Liz McGregor, a rugby writer based in Cape Town, says Saru has enough money to expedite transformation. She’s sceptical about the target of 50% black representation in 2019.
“If our promising young black players are not being given regular game time at this level now, the next target – 50% of black Springboks by 2019 – also looks like a chimera. I have heard complaints about marginalization from black players for years, at provincial and national level. If the strategic transformation plan were effective, marginalization should be a thing of the past,” she says.
McGregor raises concerns about Hoskins’ silence about the failure to hit targets in the Springbok teams.
“Grassroots development will always be a key strategic imperative of Saru. The current strategic transformation plan emphasizes the importance of this transformation dimension. We are actively involved in all unions to ensure we provide access to the game and particularly focusing on schools where there was no rugby before,” counters Green.

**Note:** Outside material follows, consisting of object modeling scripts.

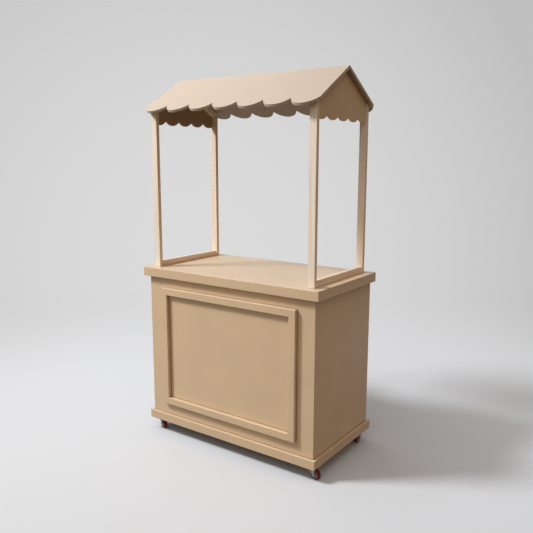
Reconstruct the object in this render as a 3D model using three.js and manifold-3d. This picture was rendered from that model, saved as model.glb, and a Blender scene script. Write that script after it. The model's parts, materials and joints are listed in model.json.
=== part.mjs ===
// Snack cart: a painted cabinet on four swivel casters, with a worktop, four wooden posts
// and a pitched roof with scalloped eaves.
// Millimetres, +Z up. The origin is on the ground under the middle of the cart.
// The customer's side, with the framed panel, faces -Y, and +X is to the customer's right.

import * as THREE from 'three';
import { mergeVertices } from 'three/addons/utils/BufferGeometryUtils.js';
import Module from 'manifold-3d';

const wasm = await Module();
wasm.setup();

// Worktop: a board with strips under its rim, so that its edge looks thick
const worktopWidth = 1000;
const worktopDepth = 530;
const worktopBoardThickness = 18;
const rimStripThickness = 26;
const rimStripWidth = 60;

// Cabinet, open at the back
const cabinetHeight = 742;
const cabinetBoardThickness = 18;
const cabinetSideInset = 26;
const cabinetFrontInset = 22;
const cabinetBackInset = 3;
const shelfHeight = 364;
const shelfSetback = 24;

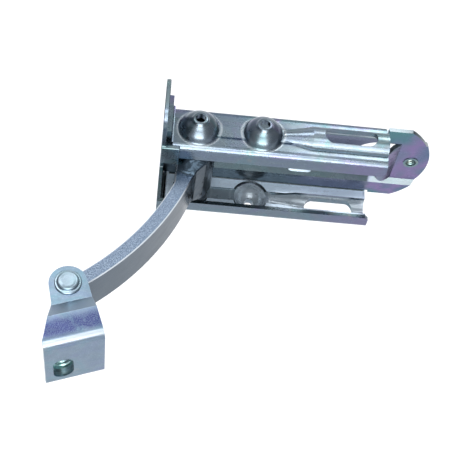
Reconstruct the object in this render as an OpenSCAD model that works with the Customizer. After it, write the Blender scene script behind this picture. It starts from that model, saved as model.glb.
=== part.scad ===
// Door limiter strap: a pressed guide channel with detent domes, a curved arm
// whose hub carries two spring-loaded balls, and a pivoting mounting bracket.
// Millimetres. X runs from the front plate to the tail, Y towards the closed
// back of the channel, Z along the pivot axes. The plate's outer face is X = 0.

/* [Channel] */
// end of the side walls
wall_end = 103; // [90:1:120]
// half height of the channel over its walls
half_h = 26; // [22:0.5:32]
// half width of a side wall
half_w = 11.5; // [9:0.5:15]
// thickness of the channel sheet
sheet = 2; // [1.5:0.25:3]
// free edge of the side lips, from the middle
lip_edge = 17.6; // [15:0.1:22]
// outward step of the middle of the back
back_step = 2; // [0:0.25:3]
// length of the tail beyond the walls
tail_len = 26; // [15:1:40]
// length of the bent tongue
tongue_len = 12.5; // [8:0.5:16]

/* [Detents] */
// first dome from the plate
dome_a = 16.5; // [14:0.5:24]
// second dome from the plate
dome_b = 45.5; // [38:0.5:60]
// radius of a dome's foot
dome_r = 9.8; // [8.5:0.1:10.5]
// radius of a dome's crown
crown_r = 3.7; // [3.4:0.1:5]
// height of a dome over the wall
dome_h = 7.6; // [5:0.1:9]
// raised depth of the ball track
track_d = 0.8; // [0.4:0.1:1.5]
// half width of the ball track
track_w = 4; // [3.5:0.1:5]
// half width of the bead
bead_w = 6.5; // [5:0.1:8]
// height of the bead
bead_h = 5.2; // [3:0.1:7]
// start of the slot in the bead
slot_a = 73.2; // [66:0.1:80]
// end of the slot in the bead
slot_b = 97.5; // [88:0.1:100]

/* [Front plate] */
// half length of the plate
plate_h = 48; // [42:1:60]
// plate thickness
plate_t = 2; // [1.5:0.25:4]
// fixing holes from the middle
fix_z = 38; // [34:0.5:52]
// fixing hole diameter
fix_d = 8.5; // [6:0.1:11]

/* [Arm] */
// half height of the flat bar
arm_h = 11; // [8:0.5:14]
// radius of the bar's centre line
arm_r = 125.8; // [100:0.1:160]
// thickness of the bar
arm_t = 6.4; // [5:0.1:10]
// hub radius
hub_r = 9; // [8:0.1:11]
// hub half height
hub_h = 16.5; // [12:0.1:17.2]
// detent ball radius
ball_r = 6.8; // [5:0.1:8]

/* [Bracket] */
// bracket sheet
bk_t = 2.5; // [2:0.25:4]
// bracket width at its base
bk_w = 25.4; // [20:0.1:34]
// half height over the base
bk_h = 18.7; // [16:0.1:24]
// pivot above the base
bk_piv = 29.4; // [24:0.1:40]
// outer radius of the bracket's bends
bk_r = 4.4; // [3:0.1:6]
// pivot pin diameter
pin_d = 7; // [5:0.1:9]

/* [Hidden] */
$fn = 96;
e = 0.01;
ro = 3;
ri = ro - sheet;
hub = [dome_a, 0];
// rest place of the bracket pivot, behind the hub and out from it
piv_back = 50.5;
piv_out = 78.3;
piv = [dome_a - piv_back, -piv_out];
chord = norm(piv - hub);
chord_dir = (piv - hub) / chord;
arm_c = (hub + piv) / 2 + sqrt(arm_r * arm_r - chord * chord / 4) * [chord_dir[1], -chord_dir[0]];
bk_ang = 19.7;
bk_px = bk_w - 8.6;
hole_in = 7.7;
nut_t = 6;
hole_lo = -8.1;
hole_hi = -0.8;
ball_z = half_h - sheet + track_d - 0.3 - ball_r;
bore_r = 7;
// each seat reaches this far back from its ball's centre, and the spring fills what is between the seats
seat_back = 9.5;
seat_z = ball_z - seat_back;
tail_x = wall_end + tail_len;
// the nut's hole, in from the end of the tail
hole_back = 8.3;
hole_x = tail_x - hole_back;
win_a = 90;
win_b = 113;
win_h = 13.3;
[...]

Green says Saru’s recruitment drive in 2015 saw 80,000 new players from over 300 schools around South Africa.
“The program for participation will be extended to high schools this year and we hope to reach township and rural schools to be in organized leagues. Our focus is also on capacitation programs of thousands of teachers and volunteers as certificated coaches, match officials and administrators,” says Green.
Clearly there are not enough to help more black Africans play the sport.